Strong men do not chase reputation. They let outcomes speak. They let time resolve narratives. They refuse to feed.


At this point, the pattern should be impossible to ignore. Every time you lost control, it was not because someone overpowered you. It was because you revealed something that should have remained inaccessible.

Your intentions gave them foresight. Your income gave them expectations. Your emotions gave them leverage. Your loyalties gave them pressure points. Your image gave them a handle.

None of these were taken from you. They were offered.

This is the law most people never articulate, but everyone exploits: Control does not come from dominance. It comes from asymmetry.

The person who knows less about you must respond. The person who knows more can wait.

Machiavelli understood this without apology. He knew that men are controlled not by chains but by access. Access to fear. To desire. To reaction. To ego. Once access exists, pressure becomes effortless.

This is why restraint feels dangerous at first. Because it removes the familiar crutch of explanation. It forces you to stand without being understood.

But understand this clearly: The man who explains himself is already negotiating. The man who reveals himself is already exposed. The man who defends his image is already reacting.
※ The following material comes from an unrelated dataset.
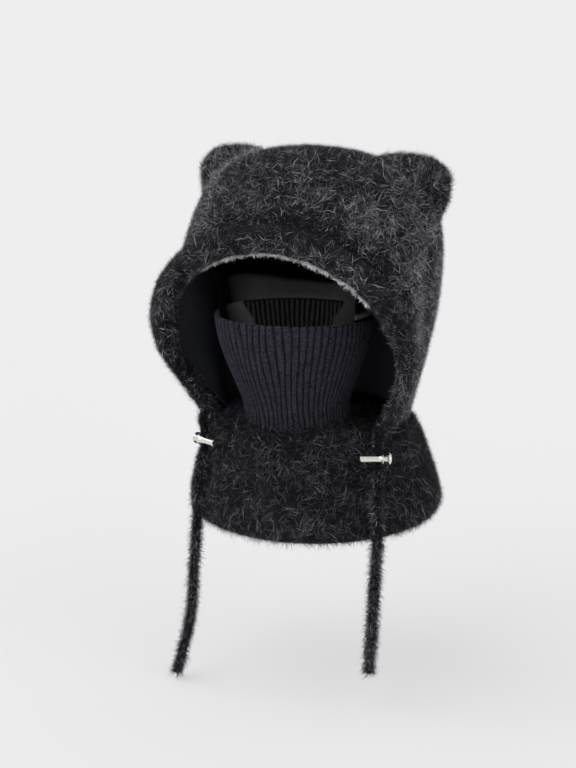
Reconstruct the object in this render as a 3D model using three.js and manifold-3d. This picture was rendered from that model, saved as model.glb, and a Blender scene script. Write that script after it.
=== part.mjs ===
// Cat ear balaclava: a furry hood with two ear corners and a padded brim, a rib-knit tube over
// mouth and neck, a furry bib, and two furry drawcords with sprung metal stoppers.
// Units are millimetres. +Z is up, the face looks towards -Y and the wearer's left is +X.
// The shapes below are drawn in the face frame, whose origin is the middle of the tube's upper rim.
// The finished group is then set so that its origin is the inside of the crown, where a head bears.
import * as THREE from 'three';
import { ParametricGeometry } from 'three/addons/geometries/ParametricGeometry.js';
import { mergeVertices, toCreasedNormals } from 'three/addons/utils/BufferGeometryUtils.js';
import Module from 'manifold-3d';

const wasm = await Module();
wasm.setup();

// Driving dimensions
const HEAD_SEAT = new THREE.Vector3(0, 45, 136);   // inside of the crown, in the face frame
const FUR_WALL = 4;          // pile and backing of the furry cloth
const LINING_WALL = 1.5;
const RIB_WALL = 3;
const TOUCH_GAP = 0.35;      // left between pieces that touch
const LINING_GAP = 1.3;      // between the hood and its lining
const LINING_START = 0.03;   // share of the hood's depth in front of the lining's edge
const SEAM = 1e-4;           // vertices nearer than this are one

const HOOD_DEPTH = FUR_WALL + LINING_GAP + LINING_WALL;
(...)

Silence is not emptiness. It is refusal. Refusal to provide material. Refusal to clarify. Refusal to be legible.

When nothing important about you is visible, people adjust instinctively. They speak more carefully. They hesitate longer. They test less. Not because you demanded respect. Because there is nothing obvious to use.

You can be present without being transparent. You can be calm without being open. You can be powerful without being loud.

Once you accept that not everything about you deserves daylight, your entire posture changes. You stop leaking advantage. You stop feeding pressure. You stop participating in games designed around your reactions.

And from that position, something irreversible happens. You are no longer managed. You are no longer steered. You are no longer predictable.